Integrasi teknologi menjadi kunci dalam sistem ini. Platform SatuSehat Rujukan akan terhubung dengan data ketersediaan tempat tidur rumah sakit (SIRANAP) dan sistem geotagging. Dokter perujuk memasukkan diagnosa ke sistem, dan secara otomatis sistem menempatkan pasien ke rumah sakit terdekat yang kompeten.
Direktur Pelayanan Klinis Kemenkes, dr. Obrin Parulian, menjelaskan: “Singkatnya begini, peserta JKN ini kondisi medisnya apa… itu kita fasilitasi lewat sistem Satu Sehat rujukan. Nanti dia akan dirujuk ke Faskes yang kompeten sesuai kondisi klinisnya,”.
Manfaat Sistem Rujukan Baru
Perubahan ini dirancang untuk mengatasi beberapa kendala utama dari sistem rujukan berjenjang:
Mempercepat Akses – Pasien dapat langsung mendapat penanganan spesialis, mengurangi waktu tunggu.
Mencegah Perburukan Kondisi – Penanganan lebih cepat berarti risiko kondisi medis memburuk dapat diminimalisir.
Efisiensi Rujukan – Antrean rujukan yang tidak perlu dapat dikurangi sehingga sistem lebih optimal.
Sistem berbasis kompetensi juga diharapkan meningkatkan kepuasan pasien dan efektivitas pelayanan rumah sakit.
Implementasi Kelas Rawat Inap Standar (KRIS)
Sejalan dengan sistem rujukan baru, pemerintah terus mendorong implementasi Kelas Rawat Inap Standar (KRIS). Direktur Tata Kelola Pelayanan Kesehatan Rujukan Kemenkes, dr. Ockti Palupi Rahayuningtyas, melaporkan bahwa dari sekitar 3.100 rumah sakit di Indonesia, hanya 5,5 persen yang belum memenuhi standar KRIS (status merah atau oranye).

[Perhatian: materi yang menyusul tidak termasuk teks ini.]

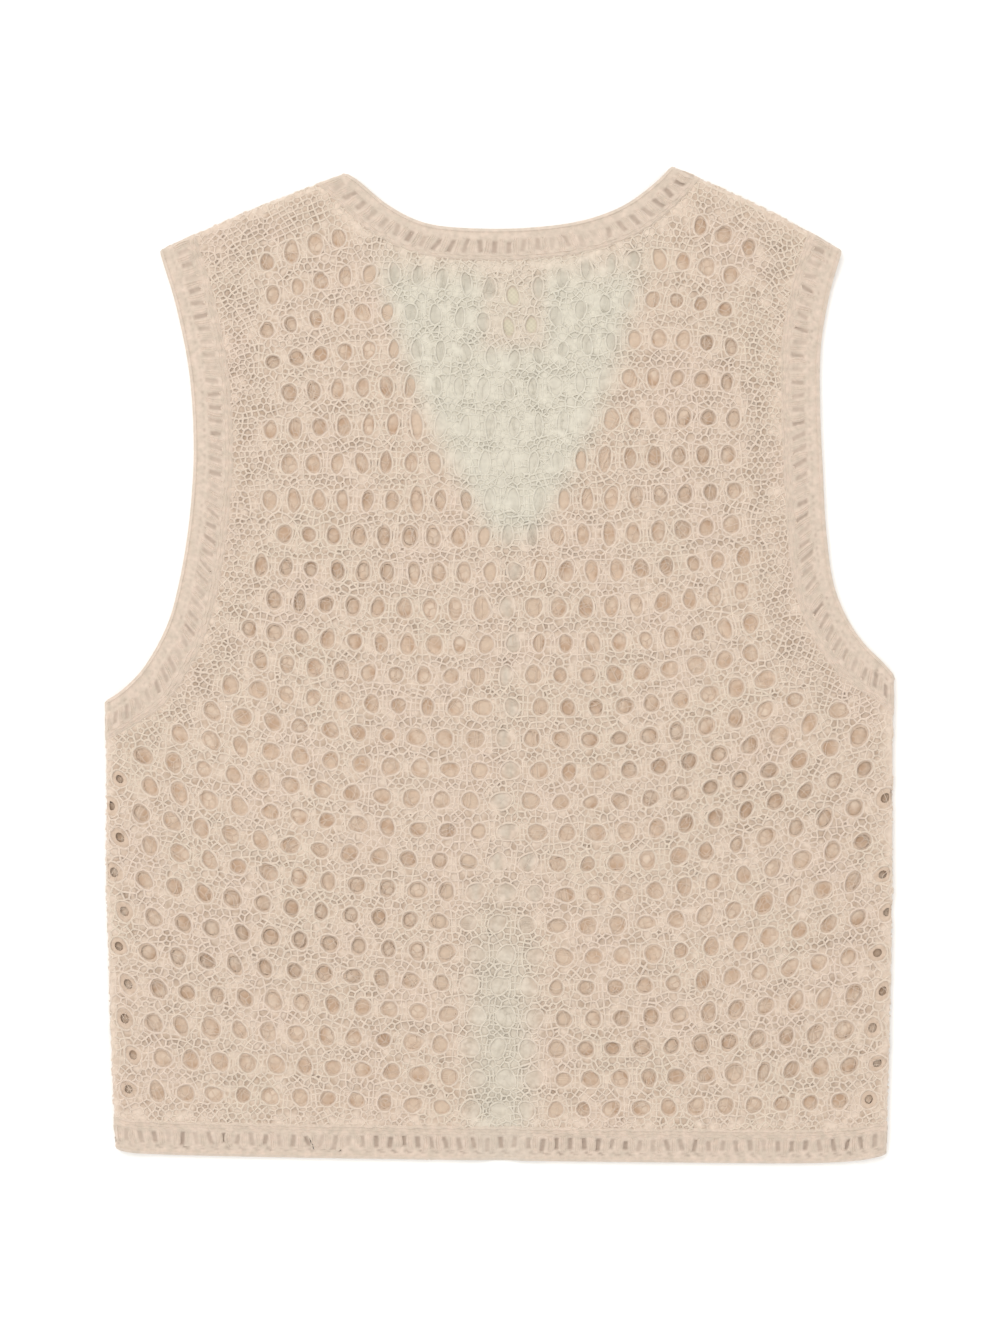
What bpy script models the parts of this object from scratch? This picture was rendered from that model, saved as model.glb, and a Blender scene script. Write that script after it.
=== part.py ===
"""Sleeveless openwork knitted top with an open front, laid flat with its back up.

The two fronts lie face down on the ground and the back lies over them. The cloth turns
over softly at the side seams and at the shoulder seams. Crocheted bands run round the
armholes, round the neck and down both front edges, and along the hem. Metres, +Z up,
+Y towards the neck, the origin at the centre of the garment on the ground.
"""

import math

import bmesh
import bpy
import numpy as np

MM = 0.001

# Cloth and seams
WALL = 2.2 * MM  # thickness of the knitted cloth
HALF_WALL = WALL / 2
LAYER_GAP = 0.3 * MM  # between the back and the fronts
SEAM_GAP = 0.5 * MM  # between a band and its panel
FOLD_SEAM_INSET = 0.7 * MM  # from a fold's seam line to the edge of each panel
FOLD_RADIUS = 2.2 * MM  # middle of the cloth, where it turns over at a seam
FOLD_ARC = FOLD_RADIUS * math.pi / 2
FOLD_EASE = FOLD_ARC - FOLD_RADIUS  # cloth taken up by the turn, beyond the outline
FOLD_STEPS = 3

# Heights of the middle of the cloth
FRONT_HEIGHT = HALF_WALL
BACK_HEIGHT = FRONT_HEIGHT + WALL + LAYER_GAP
FOLD_TOP = FRONT_HEIGHT + 2 * FOLD_RADIUS
FOLD_MIDDLE = FRONT_HEIGHT + FOLD_RADIUS
FOLD_FADE = 13 * MM  # how far the back takes to settle beside a fold
NECK_SAG = 1.1 * MM  # where the neck opening of the fronts lies under the back
FRONT_GAP_SAG = 2.1 * MM  # where the fronts part above the hem
SAG_START = 9 * MM
SAG_RUN = 14 * MM
SAG_CHANGE_Y = 0.0  # above this the neck opening, below it the gap above the hem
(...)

Tantangan yang masih dihadapi meliputi ketersediaan nurse call, outlet oksigen, tirai nonpori, dan standar kamar mandi. Pemerintah terus melakukan uji coba dan persiapan sejak Oktober 2025 agar KRIS dapat diterapkan bersamaan dengan sistem rujukan berbasis kompetensi.
Optimisme Kemenkes
Kemenkes optimistis, sistem baru ini akan meningkatkan kualitas layanan kesehatan bagi seluruh peserta JKN mulai 2026. Dengan integrasi teknologi dan fokus pada kompetensi medis, pasien akan lebih cepat mendapat layanan yang tepat.
Ahmad Irsan menambahkan bahwa reformasi ini tidak hanya efisien tetapi juga aman secara finansial, memastikan iuran peserta tetap stabil. Peserta BPJS Kesehatan dapat menempuh perjalanan pengobatan tanpa khawatir kenaikan biaya.
Transformasi sistem rujukan BPJS Kesehatan menjadi berbasis kompetensi dipersiapkan untuk mengatasi kelemahan sistem berjenjang lama, meningkatkan efisiensi pelayanan, dan memastikan pasien mendapat penanganan yang tepat.
Pemerintah menegaskan bahwa reformasi ini tidak memengaruhi iuran peserta, sementara integrasi teknologi dan implementasi KRIS akan mendukung kualitas pelayanan yang lebih baik. Bagi peserta JKN, reformasi ini berarti akses medis yang lebih cepat, aman, dan efisien, tanpa menambah beban biaya.
Dengan demikian, perubahan sistem rujukan BPJS Kesehatan 2026 membawa harapan baru bagi masyarakat Indonesia dalam mendapatkan layanan kesehatan yang lebih cepat, tepat, dan terpercaya.